YOUR TASK: Begin with the line that contains "extrude(amount=2 * label_radius, mode=Mode.INTERSECT)" and end with the line that contains "cad_parts[node].hide_render = cad_parts[node].hide_viewport": copy that span of lines exactly, and nothing outside it.

SOURCE EXCERPT:
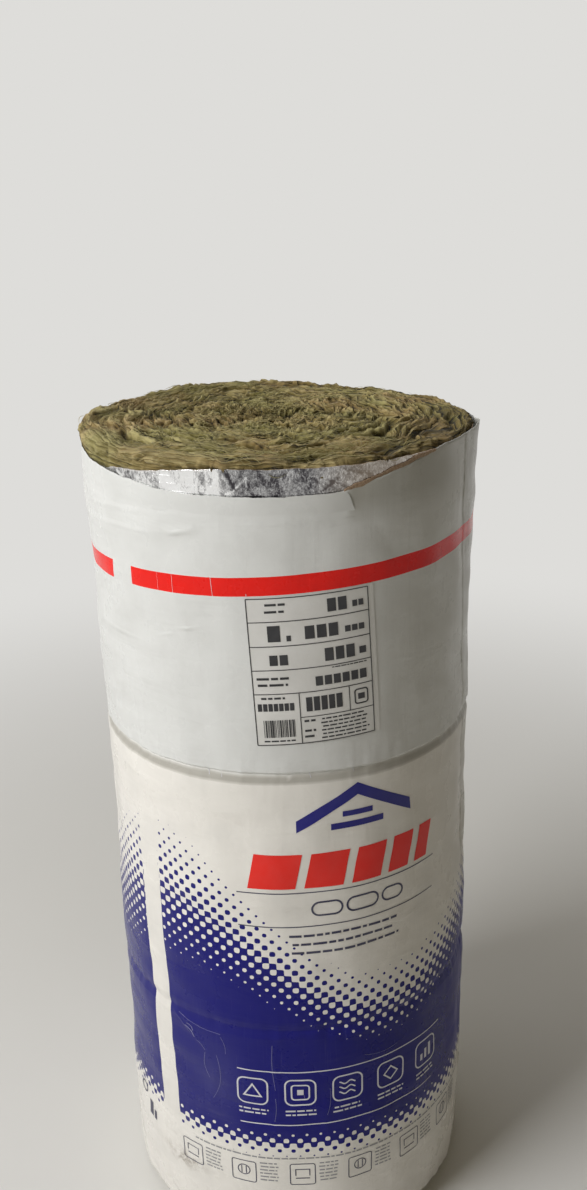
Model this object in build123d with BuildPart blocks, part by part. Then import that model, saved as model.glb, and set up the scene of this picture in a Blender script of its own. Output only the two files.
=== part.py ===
"""Standing pack of three mineral wool insulation rolls in one printed film sleeve.

The rolls stand on end, one on the other. Each is a wool blanket wound on itself with its foil facing
outwards. The film sleeve is closed under the lowest roll, drawn in where two rolls meet, and cut open
above the top roll, where the wound end of the wool shows.

Millimetres, +Z up. The origin is the centre of the face that the pack stands on.
"""
import os
from math import cos, pi, radians, sin

from build123d import *

os.makedirs("parts", exist_ok=True)

# Wool rolls
roll_names = ("bottom", "middle", "top")
roll_width = 350.0        # the blanket's width, so the height of a roll on its end
wool_radius = 229.5
bore_radius = 18.0        # the eye left in the middle of the winding
turn_pitch = 14.0         # a turn of the blanket as it is packed
turn_rise = 5.0           # how far the wool of a turn swells above the groove beside it
crown_rise = 8.0          # how much higher the wound end is at its middle than at its rim

# Foil facing on the outside of each roll
facing_thickness = 0.6

# Film sleeve
film_thickness = 0.8
foot_corner = 25.0        # the lower edge is turned in to this radius
foot_creases = 1          # and it is gathered there in this many creases between its flat bends
waist_depth = 3.0         # how far the sleeve is drawn in where two rolls meet
waist_width = 14.0
layer_gap = 0.3           # between wool, facing and film

# Cut upper edge of the film: azimuth in degrees from the front, and drop below the facing's upper edge
front_left_edge = ((-90, 8), (-49, 20), (-20, 29), (7, 28), (17, 26))
front_right_edge = ((17, 26), (33, 12), (51, -2), (90, -4))
rear_edge = ((90, -4), (130, 3), (180, 12), (225, 4), (270, 8))

# Label stuck on the front of the film
label_width = 135.0       # measured round the film
label_height = 174.0
label_thickness = 0.3
label_corner = 2.0
label_gap = 0.45          # the label bridges the small creases of the film
label_azimuth = 7.2
label_drop = 223.0        # from the upper edge of the facing to the middle of the label
label_turn = 2.5          # degrees that it was stuck on out of level

# Radii of the layers and levels of the stack
facing_radius = wool_radius + layer_gap + facing_thickness
film_radius = facing_radius + layer_gap + film_thickness
label_radius = film_radius + label_gap + label_thickness
roll_feet = [film_thickness + layer_gap + number * roll_width for number in range(len(roll_names))]
rim_height = roll_feet[-1] + roll_width
waist_heights = roll_feet[1:]
clear_height = rim_height + crown_rise + turn_rise + foot_corner


def foot_points(radius):
    """Where the turned-in foot of the layer with this radius bends, from below upwards."""
    bend_radius = foot_corner - (film_radius - radius)
    angles = [pi / 2 * bend / (foot_creases + 1) for bend in range(foot_creases + 2)]
    middle = film_radius - foot_corner
    return [(middle + bend_radius * sin(turn), foot_corner - bend_radius * cos(turn)) for turn in angles]


def pack_outline(radius):
    """Edges of the half section of the whole stack, out to the layer with this radius."""
    points = [(0, film_radius - radius), *foot_points(radius)]
    for waist in waist_heights:
        points.append((radius, waist - waist_width / 2))
        points.append((radius - waist_depth, waist))
        points.append((radius, waist + waist_width / 2))
    points.append((radius, clear_height))
    points.append((0, clear_height))
    with BuildLine() as outline:
        Polyline(*points, close=True)
    return outline.edges()


def turned_layer(radius, thickness, near, foot, head):
    """A turned layer of the pack, by its outer radius and thickness, where it begins and how high it is."""
    with BuildPart() as layer:
        with BuildSketch(Plane.XZ):
            make_face(pack_outline(radius))
            if thickness < radius - near:
                make_face(pack_outline(radius - thickness), mode=Mode.SUBTRACT)
            with Locations(((near + radius) / 2, (foot + head) / 2)):
                Rectangle(radius - near, head - foot, mode=Mode.INTERSECT)
        revolve(axis=Axis.Z)
    return layer.part


# Wool rolls: the lower two are pressed flat at both ends, and the top one shows its turns
turn_count = round((wool_radius - bore_radius) / turn_pitch)
turn_step = (wool_radius - bore_radius) / turn_count


def crown_height(radius):
    """Height of the grooves of the wound end at this radius."""
    return rim_height + crown_rise * (1 - (radius / wool_radius) ** 2)


def wound_end():
    """Edges of the half section of the swollen turns above the facing's upper edge."""
    points = [(bore_radius, rim_height), (bore_radius, crown_height(bore_radius))]
    for turn in range(turn_count):
        middle = bore_radius + (turn + 0.5) * turn_step
        far = bore_radius + (turn + 1) * turn_step
        points.append((middle, crown_height(middle) + turn_rise))
        points.append((far, crown_height(far)))
    with BuildLine() as outline:
        Polyline(*points, close=True)
    return outline.edges()


for name, foot in zip(roll_names, roll_feet):
    with BuildPart() as roll:
        add(turned_layer(wool_radius, wool_radius, bore_radius, foot, foot + roll_width))
        if name == roll_names[-1]:
            with BuildSketch(Plane.XZ):
                make_face(wound_end())
            revolve(axis=Axis.Z)
    roll.part.label = "roll_" + name
    export_step(roll.part, "parts/roll_" + name + ".step")

# Foil facings: each ring stops where its roll's edge is pressed in, and the top one shows its edge
facing_start = facing_radius - facing_thickness
for name, foot in zip(roll_names, roll_feet):
    low = foot_corner if name == roll_names[0] else foot + waist_width / 2
    high = rim_height if name == roll_names[-1] else foot + roll_width - waist_width / 2
    with BuildPart() as facing:
        with BuildSketch(Plane.XY.offset(low)):
            Circle(facing_radius)
            Circle(facing_start, mode=Mode.SUBTRACT)
        extrude(amount=high - low)
    facing.part.label = "facing_" + name
    export_step(facing.part, "parts/facing_" + name + ".step")


def cut_points(edge):
    """Points of a stretch of the cut edge, as it is seen from the front."""
    return [(film_radius * sin(radians(azimuth)), rim_height - drop) for azimuth, drop in edge]


# Film sleeve, turned and then cut open above the top roll
offcut_side = film_radius + waist_depth
left = cut_points(front_left_edge)
right = cut_points(front_right_edge)
rear = cut_points(rear_edge)
with BuildPart() as film_sleeve:
    add(turned_layer(film_radius, film_thickness, 0, 0, clear_height))
    with BuildSketch(Plane.XZ):
        with BuildLine():
            Spline(*left)
            Spline(*right)
            Polyline(
                right[-1],
                (offcut_side, right[-1][1]),
                (offcut_side, clear_height),
                (-offcut_side, clear_height),
                (-offcut_side, left[0][1]),
                left[0],
            )
        make_face()
    extrude(amount=offcut_side, mode=Mode.SUBTRACT)
    with BuildSketch(Plane.XZ):
        with BuildLine():
            Spline(*rear)
            Polyline(
                rear[-1],
                (-offcut_side, rear[-1][1]),
                (-offcut_side, clear_height),
                (offcut_side, clear_height),
                (offcut_side, rear[0][1]),
                rear[0],
            )
        make_face()
    extrude(amount=-offcut_side, mode=Mode.SUBTRACT)
film_sleeve.part.label = "film_sleeve"
export_step(film_sleeve.part, "parts/film_sleeve.step")

# Label, bent round the front of the film
label_chord = 2 * label_radius * sin(label_width / label_radius / 2)
label_height_above_foot = rim_height - label_drop
label_plane = Plane(
    origin=(0, 0, label_height_above_foot),
    x_dir=Vector(1, 0, 0).rotate(Axis.Z, label_azimuth),
    z_dir=Vector(0, -1, 0).rotate(Axis.Z, label_azimuth),
)
with BuildPart() as data_label:
    with BuildSketch(Plane.XY.offset(label_height_above_foot - label_height)):
        Circle(label_radius)
        Circle(label_radius - label_thickness, mode=Mode.SUBTRACT)
    extrude(amount=2 * label_height)
    with BuildSketch(label_plane):
        RectangleRounded(label_chord, label_height, label_corner, rotation=label_turn)
    extrude(amount=2 * label_radius, mode=Mode.INTERSECT)
data_label.part.label = "data_label"
export_step(data_label.part, "parts/data_label.step")
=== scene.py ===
from functools import partial
from math import cos, pi, radians, sin

import bmesh
import bpy
import numpy as np
from mathutils import Matrix, Vector


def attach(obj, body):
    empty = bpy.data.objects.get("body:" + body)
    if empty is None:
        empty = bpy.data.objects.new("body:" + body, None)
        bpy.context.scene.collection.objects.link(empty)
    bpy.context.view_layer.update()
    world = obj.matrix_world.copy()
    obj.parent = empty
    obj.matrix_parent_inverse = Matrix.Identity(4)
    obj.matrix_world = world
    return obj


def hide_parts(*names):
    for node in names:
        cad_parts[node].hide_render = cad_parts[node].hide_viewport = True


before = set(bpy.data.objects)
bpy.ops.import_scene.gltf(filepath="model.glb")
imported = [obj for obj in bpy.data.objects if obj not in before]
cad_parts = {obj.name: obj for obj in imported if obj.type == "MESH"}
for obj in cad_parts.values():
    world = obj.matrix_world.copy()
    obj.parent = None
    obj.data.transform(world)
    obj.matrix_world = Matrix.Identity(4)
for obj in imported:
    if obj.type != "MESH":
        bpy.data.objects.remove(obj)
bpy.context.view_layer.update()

# Sizes that the part's source gives
film_radius = 0.2315
facing_radius = 0.2304
wool_radius = 0.2295
eye_radius = 0.018
turn_step = 0.0141
foot_corner = 0.025
waists = (0.3511, 0.7011)
rim = 1.0511
label_size = (135.0, 174.0)
label_middle = (29.2, 828.1)
label_turn = radians(2.5)

# Sizes of the print and of the layers as they are drawn
panel_width = pi * film_radius    # the print repeats twice round the pack
strip_middle = -0.1955            # the unprinted strip between two panels, at half height
strip_half_width = 0.0165
stripe_half_height = 0.0105       # of the red stripe
dot_period = 0.0175               # so that the raster's dots are 12 mm apart in slanted rows
foil_sheet = 0.0006               # thickness of foil and kraft together
scuff_lift = 0.00030              # how far the marks and the label lie off the film
print_lift = 0.00035
label_lift = 0.00055
label_print_lift = 0.00085
edge_foot = 0.975                 # above this the film's rows follow its cut edge
top_roll_foot = 0.7035
wound_end = 1.0615                # mean height of the wool's wound end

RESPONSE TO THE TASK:
    extrude(amount=2 * label_radius, mode=Mode.INTERSECT)
data_label.part.label = "data_label"
export_step(data_label.part, "parts/data_label.step")
=== scene.py ===
from functools import partial
from math import cos, pi, radians, sin

import bmesh
import bpy
import numpy as np
from mathutils import Matrix, Vector


def attach(obj, body):
    empty = bpy.data.objects.get("body:" + body)
    if empty is None:
        empty = bpy.data.objects.new("body:" + body, None)
        bpy.context.scene.collection.objects.link(empty)
    bpy.context.view_layer.update()
    world = obj.matrix_world.copy()
    obj.parent = empty
    obj.matrix_parent_inverse = Matrix.Identity(4)
    obj.matrix_world = world
    return obj


def hide_parts(*names):
    for node in names:
        cad_parts[node].hide_render = cad_parts[node].hide_viewport = True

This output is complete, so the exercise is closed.